Leaving school in 1932, my grandfather wanted Dad to follow his footsteps into insurance, but Dad decided he'd had it with sitting behind a desk. So my grandfather purchased a half-share in the market garden where Dad had worked. It was a successful partnership and he enjoyed those pre-War years playing rugby for Ashton on Mersey, growing all manner of vegetables, flowers and shrubs (horticulture being something at which he excelled), touring on his Panther motorcycle and indulging his medal collection. He told me once that on entering a pawnbroker's shop to enquire if the proprietor had any campaign medals for sale the man brought out a bucket filled to the brim with what Dad felt were the discarded lives of men with a story that needed to be told and above all protected. A Waterloo medal could be purchased for five shillings (25 pence) or less while the then recent first War medals were a matter of pennies.
On 30 September 1938 Dad strolled along to the Drill Hall in Hale and enlisted for four years with the colours in the Territorial Army section D reserve. He had in fact joined a sabre squadron of the Cheshire Yeomanry, a cavalry regiment, quite out of keeping with the infantry foot sloggers preferred by the rest of his family. He loved it. Weekends were spent learning to ride, galloping around the Devisdale in Altrincham, going on camp and carrying out manoeuvres where he learnt amongst other things that the presence of cavalry on the battlefield lent tone to what would otherwise be an unseemly brawl and also that smoking on the battlefield was forbidden! Mayhem and murder were acceptable but smoking definitely wasn't. He told me that as the weeks and months passed from 1938 into 1939 he was convinced that war with Germany was inevitable, so he decided to sell his share in the market garden in preparation for call-up and to avoid being caught in a reserved occupation. When it came, call-up was quick; he was called to arms, or 'embodiment' as it was referred to, on 1 September 1939. The regiment moved to Whitwell in Nottinghamshire, then boarded French rolling stock for shipment to France as part of the 1st Cavalry Division. This was it, off to war with a sword, a horse and a fairly ancient rifle. Dad saw active service in North Africa, Palestine, Syria, Lebanon, Belgium, Holland and France. The regiment was mechanised in, I believe, 1942, following which he had to endure the heart rending business of abandoning his beloved horse Waterford. An incident he often recalled and one that never failed to reduce me to tears. I don't think he ever got over it.

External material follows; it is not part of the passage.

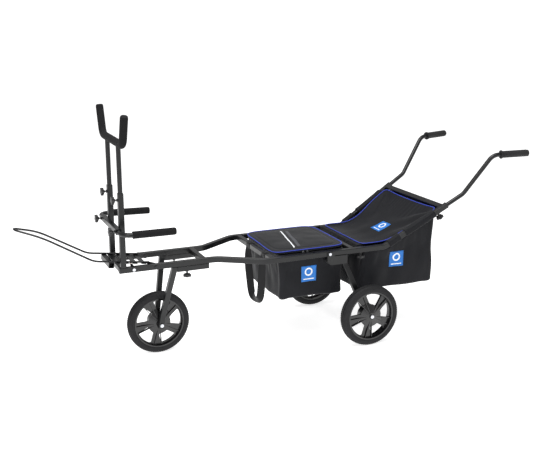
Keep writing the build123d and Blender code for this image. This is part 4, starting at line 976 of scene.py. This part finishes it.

Dad returned to Europe about a year before the end of hostilities and look part in the advances through Holland and Belgium. Following the Armistice and newly married, he settled down to a less dangerous occupation and dedicate himself to bringing up his family and to medal collecting. My brother John and I marvelled at the breadth and scope of his knowledge on all matters relating to military decorations and the men to whom they had been awarded. His interest in the history of the Military General Service medal, its family associations and of course the men who had served in the Peninsula War, many of whom went straight on to defeat Napoleon outright at Waterloo, led him to compile his 726-page magnum opus, The Military General Service Roll 1793-1814, published in 1990 and rightly regarded as a work of great importance to students of the series. In creating it he was helped by many fellow collectors, including Major Jim Balmer, Oliver Cresswell, John Darwent and Donald Hall.

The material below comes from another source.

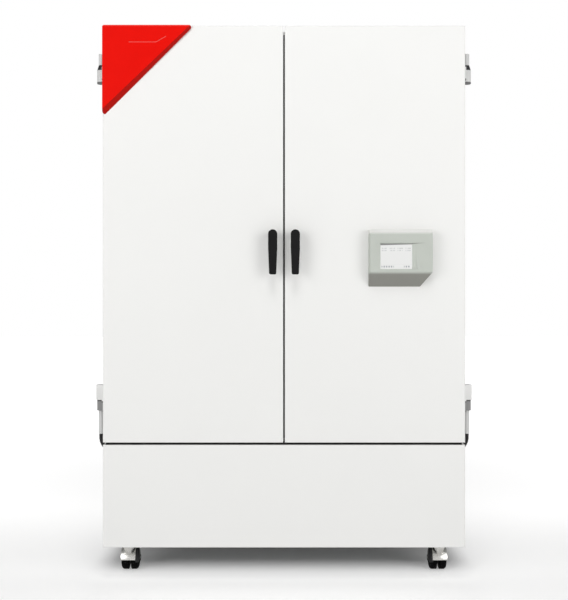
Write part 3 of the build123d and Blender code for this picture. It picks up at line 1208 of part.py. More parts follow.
def build_all():
    """Every node of the object by name."""
    left_hinges = [flipped(half) for half in make_door_hinges()]
    left_glass = make_glass_fittings()
    nodes = {
        "insulation": make_insulation(),
        "side_panel_left": make_side_panel_left(),
        "side_panel_right": make_side_panel_right(),
        "roof_panel": make_roof_panel(),
        "rear_panel": make_rear_panel(),
        "base_frame": make_base_frame(),
        "base_front_panel": make_base_front_panel(),
        "base_rear_grille": make_base_rear_grille(),
        "chamber_liner": make_chamber_liner(),
        "side_baffles": make_side_baffles(),
        "rear_baffle": make_rear_baffle(),
        "fan_motor": make_fan_motor(),
        "heater_rods": make_heater_rods(),
        "evaporator": make_evaporator(),
        "shelf_rails": make_shelf_rails(),
        "racks": [make_rack(level) for level in RACK_LEVELS],
        "compressor": make_compressor(),
        "condenser": make_condenser(),
        "humidifier": make_humidifier(),
        "electrics_box": make_electrics_box(),
        "service_panel": make_service_panel(),
        "rear_fittings": make_rear_fittings(),
        "access_port": make_access_port(),
        "castor_plates": make_castor_plates(),
        "hinge_brackets": make_hinge_brackets(),
        "cable_boots": [flipped(cable_boot()), cable_boot()],
        "glass_gasket": make_glass_gasket(),
        "left_door_skin": make_door_skin(),
        "left_door_foam": make_door_foam(),
        "left_door_liner": make_door_liner(),
        "left_door_gasket": make_door_gasket(),
        "left_door_hinges": left_hinges,
        "corner_cap": make_corner_cap(),
        "left_handle": make_handle(),
        "right_door_skin": flipped(make_door_skin()),
        "right_door_foam": flipped(make_door_foam()),
        "right_door_liner": flipped(make_door_liner()),
        "right_door_gasket": flipped(make_door_gasket()),
        "right_door_hinges": make_door_hinges(),
        "controller_housing": make_controller_housing(),
        "controller_display": make_controller_display(),
        "right_handle": flipped(make_handle()),
        "left_glass_pane": make_glass_pane(),
        "left_glass_fittings": left_glass,
        "right_glass_pane": flipped(make_glass_pane()),
        "right_glass_fittings": [flipped(piece) for piece in left_glass],
        "circulation_fan": make_circulation_fan(),
        "condenser_fan": make_condenser_fan(),
        "main_switch": make_main_switch(),
        "port_plug": make_port_plug(),
    }
    for x, y, name in castor_spots():
        brake_side = 0 if name.startswith("rear") else -1 if x > 0 else 1
        nodes[f"castor_fork_{name}"] = make_fork(x, y, brake_side)
        nodes[f"castor_wheels_{name}"] = make_wheels(x, y)
        if brake_side:
            nodes[f"castor_brake_{name}"] = make_brake(x, y, brake_side)
    return nodes


os.makedirs("parts", exist_ok=True)
for node, shape in build_all().items():
    solids = []
    for piece in shape if isinstance(shape, list) else [shape]:
        solids.extend(piece.solids())
    export_step(Compound(solids), f"parts/{node}.step")
print(f"floor plan: door face at y = {Y_FRONT}, joint plane at y = {Y_JOINT}, rear at y = {Y_REAR}")
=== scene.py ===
import json
import math

import bmesh
import bpy
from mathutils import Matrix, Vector


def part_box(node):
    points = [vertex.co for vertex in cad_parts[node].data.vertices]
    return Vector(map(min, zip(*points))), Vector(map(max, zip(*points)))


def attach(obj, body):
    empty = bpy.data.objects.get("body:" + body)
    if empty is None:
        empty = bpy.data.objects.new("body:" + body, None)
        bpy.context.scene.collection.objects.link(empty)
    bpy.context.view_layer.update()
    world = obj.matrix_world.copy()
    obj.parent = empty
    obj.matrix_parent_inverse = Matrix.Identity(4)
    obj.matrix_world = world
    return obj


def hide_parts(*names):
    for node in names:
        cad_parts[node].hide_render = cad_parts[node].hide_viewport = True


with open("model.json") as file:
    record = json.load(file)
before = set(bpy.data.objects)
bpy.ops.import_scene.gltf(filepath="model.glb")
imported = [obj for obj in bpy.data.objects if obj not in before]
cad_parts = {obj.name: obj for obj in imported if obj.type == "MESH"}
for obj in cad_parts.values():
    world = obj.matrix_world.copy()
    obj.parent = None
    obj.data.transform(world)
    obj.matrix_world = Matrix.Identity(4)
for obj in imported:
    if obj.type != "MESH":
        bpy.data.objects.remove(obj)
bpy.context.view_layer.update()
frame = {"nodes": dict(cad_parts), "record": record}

bodies_of = {node: body for body, nodes in frame["record"]["behaviour"]["bodies"].items() for node in nodes}


# Outer sheets
# The side, roof, rear and base sheets and the door pans are folded steel, 1.5 mm thick, powder coated white.
# The coat has a fine orange peel, a little thicker and paler in some places than in others.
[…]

At home and in company Dad was a gentleman with a host of amusing anecdotes and stories guaranteed to reduce us to helpless laughter. He liked a pint, he followed Manchester United all his life and supported the England football team whoever and whenever they played, but enigmatically it was the Irish rugby team which got his support when they played England. Being half-Irish (his Father was a proud Irishman he always had one foot, if not planted in the Emerald Isle then resting somewhere in that green and pleasant land. Indeed, when selected to play in the inter-services rugby internationals he chose to turn out in the green shirt of Ireland, not the white shirt of England. When in later years I quizzed him on this contradiction he said that he always supported the underdog and whereas any British team could select from hundreds. Ireland needed all the help it could get. Another rather fascinating, yet strangely annoying feature of his was that for all practical purposes he was right handed, including using a pen or wielding a paintbrush, but left handed when playing cricket and golf. I think he was naturally ambidextrous.
My Father was deeply touched by all the friendships he made in the world of medal collecting over ears. He is greatly missed by by his family but his medals live on, to be cherished by a new generation of collectors I know he would have appreciated that.